--- begin ---

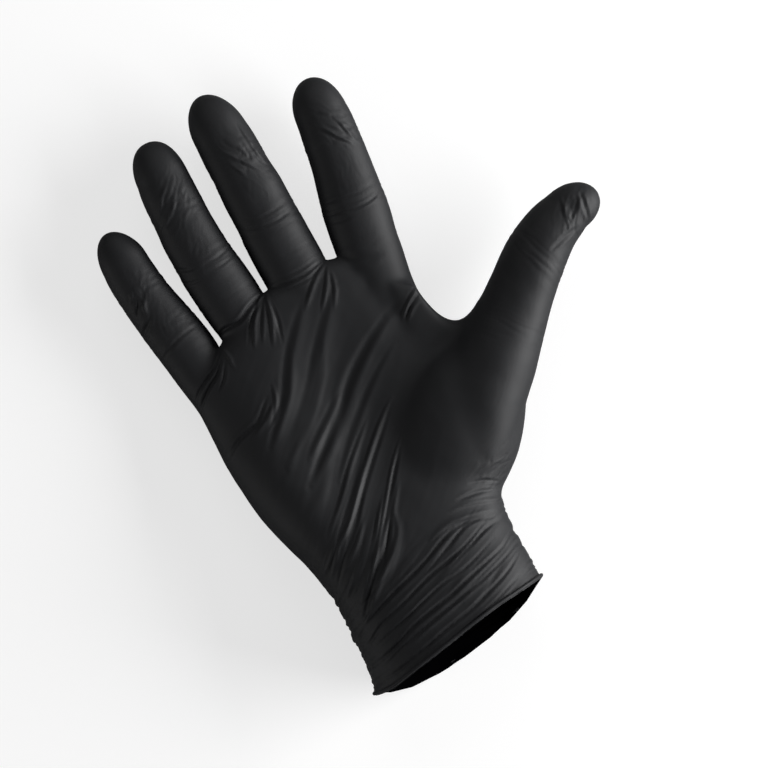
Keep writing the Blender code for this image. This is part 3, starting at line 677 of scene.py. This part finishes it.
RIDGE_WIDTHS = (0.75, 1.4)
FACING = (0.02, 0.4)  # how far up the skin has to face for a fold to start and to be whole
# Pleats of the cuff: (distance between them, depth, seed)
PLEATS = ((4.6, 0.75, 11), (2.7, 0.45, 12))
SLACK_PULL = (0.70, 0.71)  # the way the palm's slack film is pulled
SLACK_AREA = ((-16, 48), (26, 42))  # its middle and reach
SLACK_HEIGHT = 0.38
HEEL_AREA = ((-27, 10), (14, 15))
HEEL_HEIGHT = 0.3
CORD_HEIGHT = 0.30
UNEVEN = ((17, 0.22, 51), (6, 0.07, 52))  # size, height and seed of what is uneven everywhere
# The rings round the knuckles: how far each reaches along the digit, and how deep the first and the
# others are
RING_REACH = (5.0, 6.5, 5.0)
THUMB_RING_REACH = (7.0, 6.0)
RING_AROUND = 19  # how far from the digit's middle a ring may be
ROOT_RING_DEPTH = 0.10
RING_DEPTH = 0.20
# Seeds of the other noise
PLEAT_SWAY_SEED = 3
SLACK_SWAY_SEED, SLACK_SEED, SLACK_FINE_SEED, HEEL_SEED = 21, 22, 23, 25
CORD_SEED = 31
RING_SWAY_SEED, RING_SEED = 41, 45
PATCH_SWAY_SEED, PATCH_SEED = 61, 81


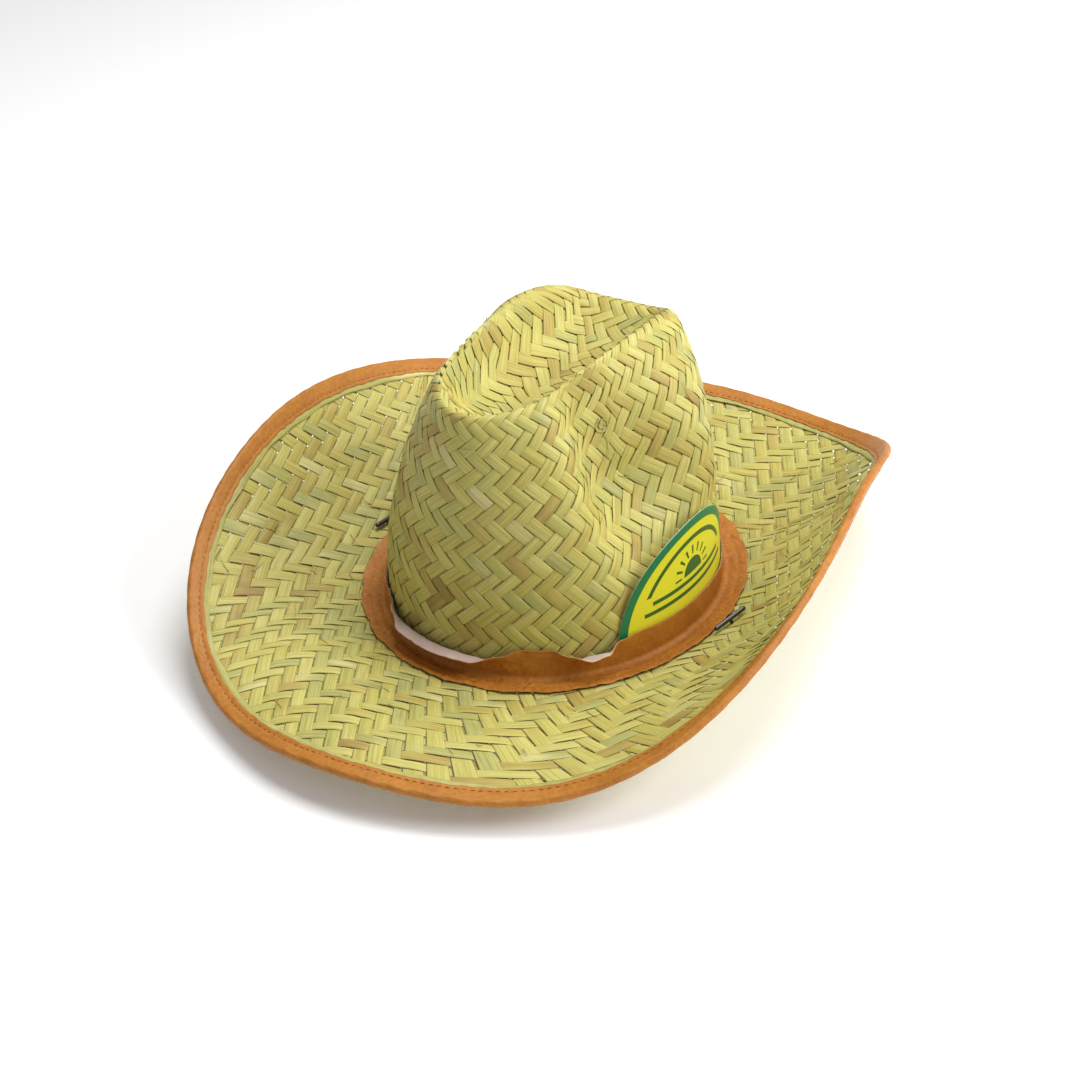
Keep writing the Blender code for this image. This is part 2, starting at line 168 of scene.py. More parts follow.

--- end ---

» WHAT IS REQUIRED
Output the full listing exactly as it stands.

» FINISHED EXERCISE
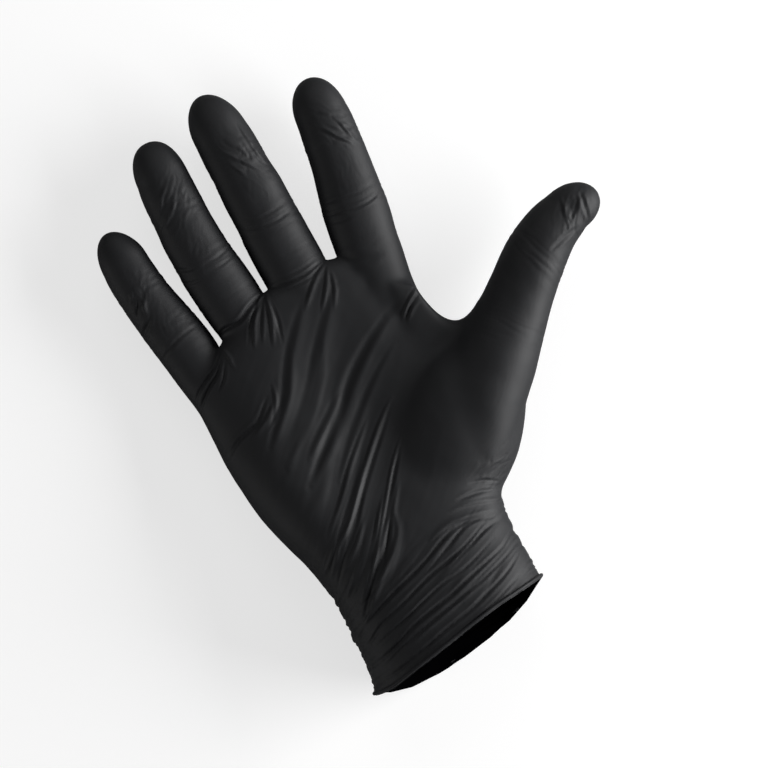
Keep writing the Blender code for this image. This is part 3, starting at line 677 of scene.py. This part finishes it.
RIDGE_WIDTHS = (0.75, 1.4)
FACING = (0.02, 0.4)  # how far up the skin has to face for a fold to start and to be whole
# Pleats of the cuff: (distance between them, depth, seed)
PLEATS = ((4.6, 0.75, 11), (2.7, 0.45, 12))
SLACK_PULL = (0.70, 0.71)  # the way the palm's slack film is pulled
SLACK_AREA = ((-16, 48), (26, 42))  # its middle and reach
SLACK_HEIGHT = 0.38
HEEL_AREA = ((-27, 10), (14, 15))
HEEL_HEIGHT = 0.3
CORD_HEIGHT = 0.30
UNEVEN = ((17, 0.22, 51), (6, 0.07, 52))  # size, height and seed of what is uneven everywhere
# The rings round the knuckles: how far each reaches along the digit, and how deep the first and the
# others are
RING_REACH = (5.0, 6.5, 5.0)
THUMB_RING_REACH = (7.0, 6.0)
RING_AROUND = 19  # how far from the digit's middle a ring may be
ROOT_RING_DEPTH = 0.10
RING_DEPTH = 0.20
# Seeds of the other noise
PLEAT_SWAY_SEED = 3
SLACK_SWAY_SEED, SLACK_SEED, SLACK_FINE_SEED, HEEL_SEED = 21, 22, 23, 25
CORD_SEED = 31
RING_SWAY_SEED, RING_SEED = 41, 45
PATCH_SWAY_SEED, PATCH_SEED = 61, 81


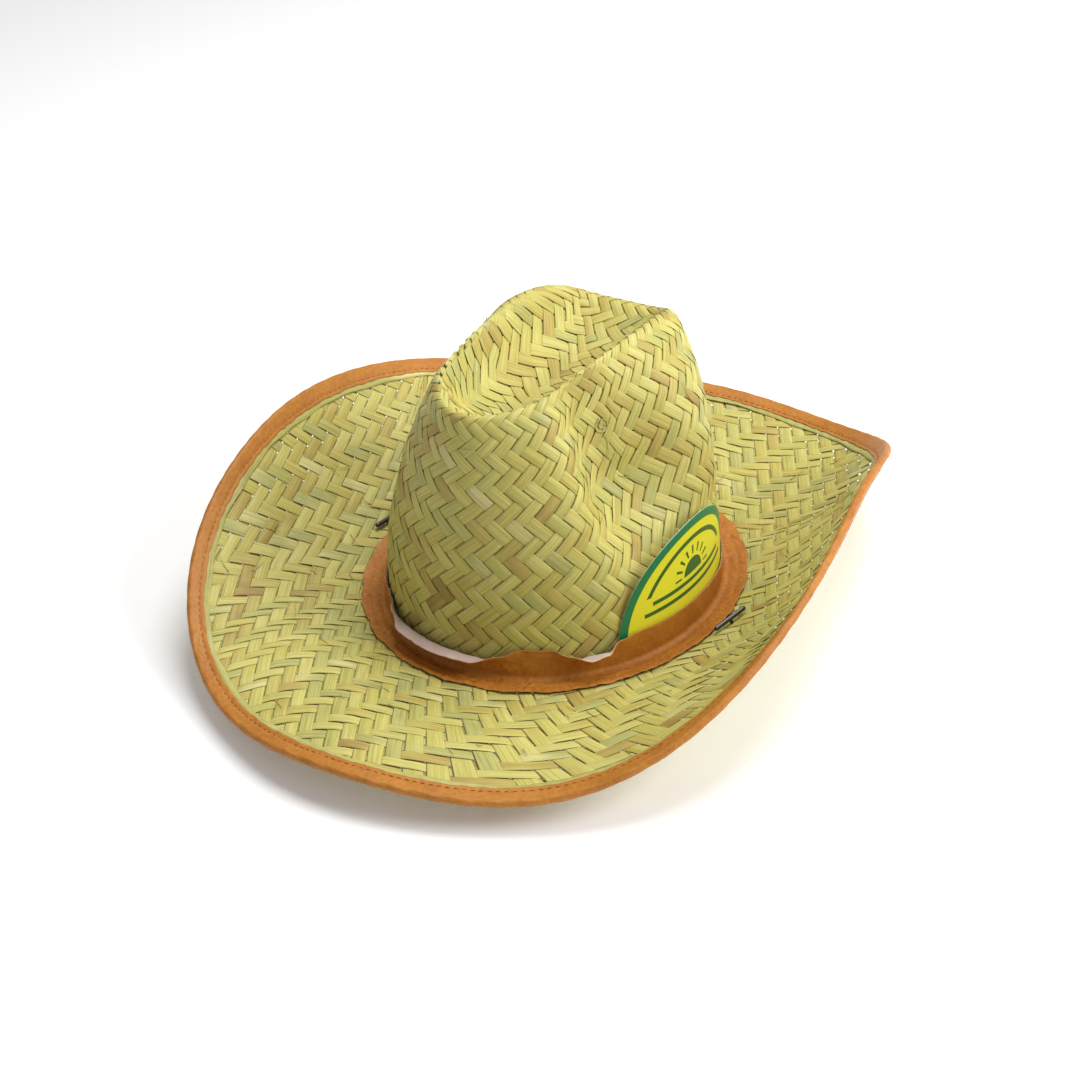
Keep writing the Blender code for this image. This is part 2, starting at line 168 of scene.py. More parts follow.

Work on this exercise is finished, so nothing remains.